Cell were lysed using RIPA buffer supplemented with Halt Protease and Phosphatase Inhibitor Cocktail (ThermoFisher Scientific). Total protein concentration was determined using BCA protein assay kit (ThermoFisher Scientific) and 10–20 μg of total protein were loaded per lane. Proteins were separated by electrophoresis on 4%–12% NuPAGE Bis-Tris Mini Gel (Invitrogen), and transferred to nitrocellulose membranes using the Trans-Blot Turbo Transfer System (Bio-Rad). Membranes were incubated in primary antibodies at 4 °C overnight diluted as follows, BAP1 (Santa Cruz Biotechnology, sc-28383), 1:100; H2AK119Ub (Cell Signaling, 8240), 1:2000; RING1/RING1A (Cell Signaling, 2820), 1:250, (Origene, CF809319); RNF2/RING1B (Cell Signaling, 5694), 1:250, (Abcam, ab101273), 1:500; STING (Cell Signaling, 13647), 1:1000; 1:500; Actin (Cell Signaling, 4970), 1:2000. Corresponding HRP-conjugated secondary antibodies (mouse, Cell Signaling, 7076 and rabbit, Cell Signaling, 7074) were added and band intensities were visualized using the ChemiDoc MP Imaging system and Image Lab software (Bio-Rad).
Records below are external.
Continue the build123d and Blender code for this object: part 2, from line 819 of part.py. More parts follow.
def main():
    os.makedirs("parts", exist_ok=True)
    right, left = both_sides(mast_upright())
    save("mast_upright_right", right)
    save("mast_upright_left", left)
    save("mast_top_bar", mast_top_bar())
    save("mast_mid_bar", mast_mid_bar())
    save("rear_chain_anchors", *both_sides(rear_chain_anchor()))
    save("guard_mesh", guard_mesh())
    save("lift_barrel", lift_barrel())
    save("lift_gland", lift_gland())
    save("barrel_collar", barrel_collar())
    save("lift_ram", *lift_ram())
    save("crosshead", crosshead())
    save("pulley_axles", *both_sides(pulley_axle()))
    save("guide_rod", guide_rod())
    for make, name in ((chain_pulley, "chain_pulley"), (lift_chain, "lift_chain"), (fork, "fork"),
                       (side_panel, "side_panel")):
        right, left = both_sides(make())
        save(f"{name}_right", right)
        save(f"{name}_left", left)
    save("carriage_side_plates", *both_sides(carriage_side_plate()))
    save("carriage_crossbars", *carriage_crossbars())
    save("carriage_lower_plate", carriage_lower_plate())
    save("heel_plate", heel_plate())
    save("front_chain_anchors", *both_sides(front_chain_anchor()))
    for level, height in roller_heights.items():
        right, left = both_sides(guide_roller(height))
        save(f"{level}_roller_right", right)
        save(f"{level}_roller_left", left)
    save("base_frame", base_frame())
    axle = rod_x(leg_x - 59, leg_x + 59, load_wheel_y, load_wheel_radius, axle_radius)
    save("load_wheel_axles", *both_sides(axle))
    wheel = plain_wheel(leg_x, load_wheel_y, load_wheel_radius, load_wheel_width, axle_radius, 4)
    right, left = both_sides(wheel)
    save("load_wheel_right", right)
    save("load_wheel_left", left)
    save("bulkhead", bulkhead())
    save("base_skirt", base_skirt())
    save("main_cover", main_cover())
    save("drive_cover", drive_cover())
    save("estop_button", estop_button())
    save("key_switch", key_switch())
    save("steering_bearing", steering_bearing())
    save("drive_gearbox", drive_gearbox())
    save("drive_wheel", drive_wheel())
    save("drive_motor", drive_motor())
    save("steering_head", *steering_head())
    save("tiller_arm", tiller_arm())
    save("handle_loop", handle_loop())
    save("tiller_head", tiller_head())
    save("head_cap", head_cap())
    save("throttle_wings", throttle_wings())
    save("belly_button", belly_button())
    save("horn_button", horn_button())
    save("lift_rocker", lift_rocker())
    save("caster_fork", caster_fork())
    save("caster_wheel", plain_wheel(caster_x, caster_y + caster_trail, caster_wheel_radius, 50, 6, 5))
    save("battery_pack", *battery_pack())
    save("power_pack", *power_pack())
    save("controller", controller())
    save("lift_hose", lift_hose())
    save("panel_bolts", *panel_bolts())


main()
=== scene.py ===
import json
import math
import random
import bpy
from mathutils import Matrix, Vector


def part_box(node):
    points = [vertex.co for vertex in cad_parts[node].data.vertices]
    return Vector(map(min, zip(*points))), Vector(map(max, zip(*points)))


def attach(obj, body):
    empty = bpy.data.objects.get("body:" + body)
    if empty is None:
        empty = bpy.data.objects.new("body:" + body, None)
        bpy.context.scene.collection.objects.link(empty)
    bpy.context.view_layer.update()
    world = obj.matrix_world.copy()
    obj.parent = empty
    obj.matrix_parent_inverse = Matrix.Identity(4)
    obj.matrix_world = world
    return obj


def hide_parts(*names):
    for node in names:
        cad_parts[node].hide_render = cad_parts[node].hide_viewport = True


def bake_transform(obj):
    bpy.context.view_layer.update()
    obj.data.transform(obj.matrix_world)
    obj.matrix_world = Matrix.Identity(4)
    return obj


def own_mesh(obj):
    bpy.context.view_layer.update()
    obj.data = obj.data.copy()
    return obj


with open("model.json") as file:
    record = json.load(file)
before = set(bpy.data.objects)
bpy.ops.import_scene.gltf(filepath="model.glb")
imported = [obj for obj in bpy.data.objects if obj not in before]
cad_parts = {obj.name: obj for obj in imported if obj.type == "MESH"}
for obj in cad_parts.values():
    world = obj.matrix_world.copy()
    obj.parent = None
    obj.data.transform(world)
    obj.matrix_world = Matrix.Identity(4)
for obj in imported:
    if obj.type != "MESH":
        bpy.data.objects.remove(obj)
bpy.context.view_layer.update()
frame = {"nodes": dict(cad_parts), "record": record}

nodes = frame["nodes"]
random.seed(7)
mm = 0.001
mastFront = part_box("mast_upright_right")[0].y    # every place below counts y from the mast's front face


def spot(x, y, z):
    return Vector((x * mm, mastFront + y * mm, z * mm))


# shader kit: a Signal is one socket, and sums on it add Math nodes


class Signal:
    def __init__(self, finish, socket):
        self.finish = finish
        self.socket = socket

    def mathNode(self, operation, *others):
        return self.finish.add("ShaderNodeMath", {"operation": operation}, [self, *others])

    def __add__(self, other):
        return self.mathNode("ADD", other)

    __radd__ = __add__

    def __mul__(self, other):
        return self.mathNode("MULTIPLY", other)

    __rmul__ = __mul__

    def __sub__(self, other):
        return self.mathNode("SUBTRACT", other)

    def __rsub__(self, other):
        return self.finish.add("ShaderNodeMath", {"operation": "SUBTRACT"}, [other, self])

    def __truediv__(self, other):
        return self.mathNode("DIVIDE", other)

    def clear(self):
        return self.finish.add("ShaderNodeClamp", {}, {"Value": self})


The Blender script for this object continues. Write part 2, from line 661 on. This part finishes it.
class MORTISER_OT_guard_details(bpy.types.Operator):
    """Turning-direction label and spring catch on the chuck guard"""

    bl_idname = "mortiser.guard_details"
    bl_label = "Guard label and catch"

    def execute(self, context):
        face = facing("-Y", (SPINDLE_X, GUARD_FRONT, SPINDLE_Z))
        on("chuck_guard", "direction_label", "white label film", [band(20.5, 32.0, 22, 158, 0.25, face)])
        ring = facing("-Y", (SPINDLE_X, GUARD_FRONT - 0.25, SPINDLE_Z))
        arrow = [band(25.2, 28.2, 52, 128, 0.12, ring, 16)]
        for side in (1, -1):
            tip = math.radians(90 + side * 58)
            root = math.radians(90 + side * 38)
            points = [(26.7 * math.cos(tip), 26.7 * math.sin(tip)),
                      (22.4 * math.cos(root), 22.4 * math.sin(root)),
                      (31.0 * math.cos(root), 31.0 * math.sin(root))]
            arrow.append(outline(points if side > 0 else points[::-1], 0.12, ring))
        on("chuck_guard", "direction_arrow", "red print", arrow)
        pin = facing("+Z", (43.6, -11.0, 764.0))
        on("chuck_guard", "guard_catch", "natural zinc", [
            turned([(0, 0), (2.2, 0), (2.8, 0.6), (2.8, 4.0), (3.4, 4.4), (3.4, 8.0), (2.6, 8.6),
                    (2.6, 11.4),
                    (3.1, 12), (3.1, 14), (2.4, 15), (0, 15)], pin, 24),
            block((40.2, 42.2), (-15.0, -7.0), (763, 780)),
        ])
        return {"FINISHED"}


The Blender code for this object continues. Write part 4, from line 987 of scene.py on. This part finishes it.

TCGA-UM expression and patients survival data

Expression datasets from the TCGA-UM cohort were accessed through cbioportal (https://www.cbioportal.org/study/summary?id=uvm_tcga)91,92 and survival and metastasis datasets were obtained from Robertson et al.2 Overall survival of patients in the dataset with high and low STING (TMEM173), JARID2, RING1, ‘H2AK119Ub targets’ or ‘PRT-geneset’; full list shown in (Supplementary Data File 1) expression were compared using the log-rank test. For transcript levels of individual genes, the z-normalized expression data from the dataset was used, and for genesets, the average expression of all genes was used. Tumors were labeled as BAP1-diploid and BAP1-deleted based on BAP1 inferred copy number (cutoff value 0.2). Copy number and gene expression levels of BAP1, RING1, RNF2 and JARID2 were queried and plotted using cbioportal (Supplementary Fig. 6e).

Reporting summary

Further information on research design is available in the Nature Research Reporting Summary linked to this article.